Monday, Jul. 10, 1989

Sudan An Early-Morning Coup

The first indication of a coup was an ominous radio silence in the predawn hours of Friday. Then at 8 a.m., Radio Omdurman, Sudan's official station, resumed with martial music, followed by a solemn announcement: "The June Revolution has come to restore to the Sudanese citizen his injured dignity and rebuild the Sudan of the future."

Thus calmly and apparently bloodlessly, the three-year-old civilian government of Prime Minister Sadiq el Mahdi was toppled late last week. Although the timing was unexpected, the coup came as no surprise. The armed forces had demonstrated unusual restraint during the Prime Minister's ineffectual reign, which neither advanced a political settlement in the savage six-year-old civil war nor dealt with the country's vicious poverty and famine. Speaking for the rebellious forces, Brigadier Omar Hassan Ahmed el Bashir said el Mahdi had "wasted the country's time and squandered its energies with much talk and policy vacillation."

There were few signs of disturbance in the dusty, sunbaked capital of Khartoum. Paratroop and armored units surrounded the presidential palace and government ministries. The city's international airport and key bridges were closed, but communications lines remained open. The Egyptian-owned Middle East News Agency reported the arrest of some officials, but there was no immediate word on el Mahdi's whereabouts.

The restlessness of the military became public last February when the army issued an ultimatum to el Mahdi: Seek peace with the rebels of the Sudan People's Liberation Army, or resign.

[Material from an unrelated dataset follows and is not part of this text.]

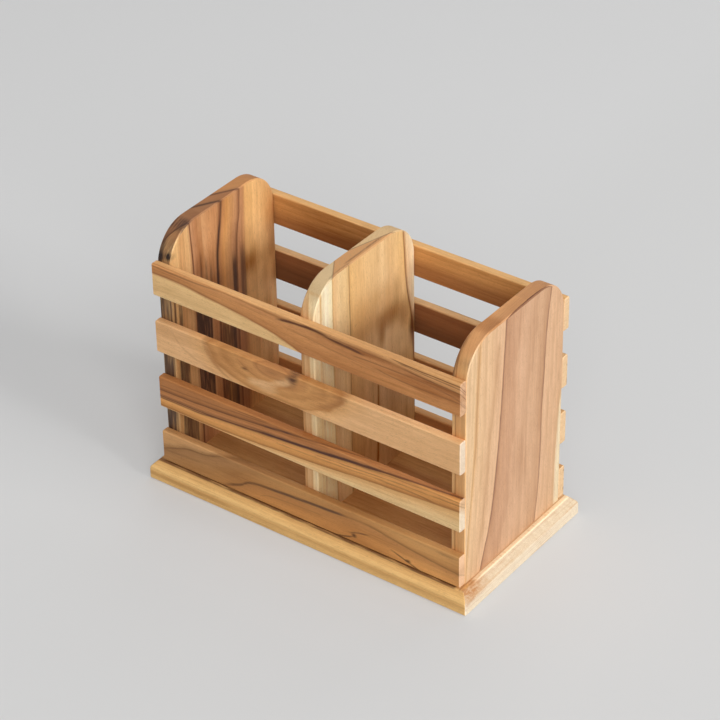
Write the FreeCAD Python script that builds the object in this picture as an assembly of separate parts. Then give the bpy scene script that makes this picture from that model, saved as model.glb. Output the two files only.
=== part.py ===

In response, the Prime Minister formed a new coalition government and made overtures to the SPLA. A cease-fire followed, but the two sides failed to reach agreement.

One reason for the impasse was el Mahdi's refusal to lift the state of emergency imposed after the ouster of President Gaafar Nimeiri in 1985. El Mahdi also ignored demands by the predominantly Christian rebels for nullification of the Shari'a, the Islamic law that imposes harsh penalties like amputation and stoning for even minor crimes. Army officers were further angered by el Mahdi's mismanagement of Sudan's economic crisis, which has saddled Sudan with a $13 billion foreign debt.

Ironically, the coup was preceded by weeks of rumors in Cairo that the exiled Nimeiri would soon stage a comeback, but his desire to return to power seems unrelated to last week's revolt. It was apparently a homegrown plot led by impatient brigadier generals, not the senior command. The political direction of the new regime is uncertain, but the draconian nature of its decrees indicates that the new leadership means business. Its first orders: the dissolution of parliament and political parties, a ban on political opposition, the disbanding of labor unions and the cancellation of newspaper licenses.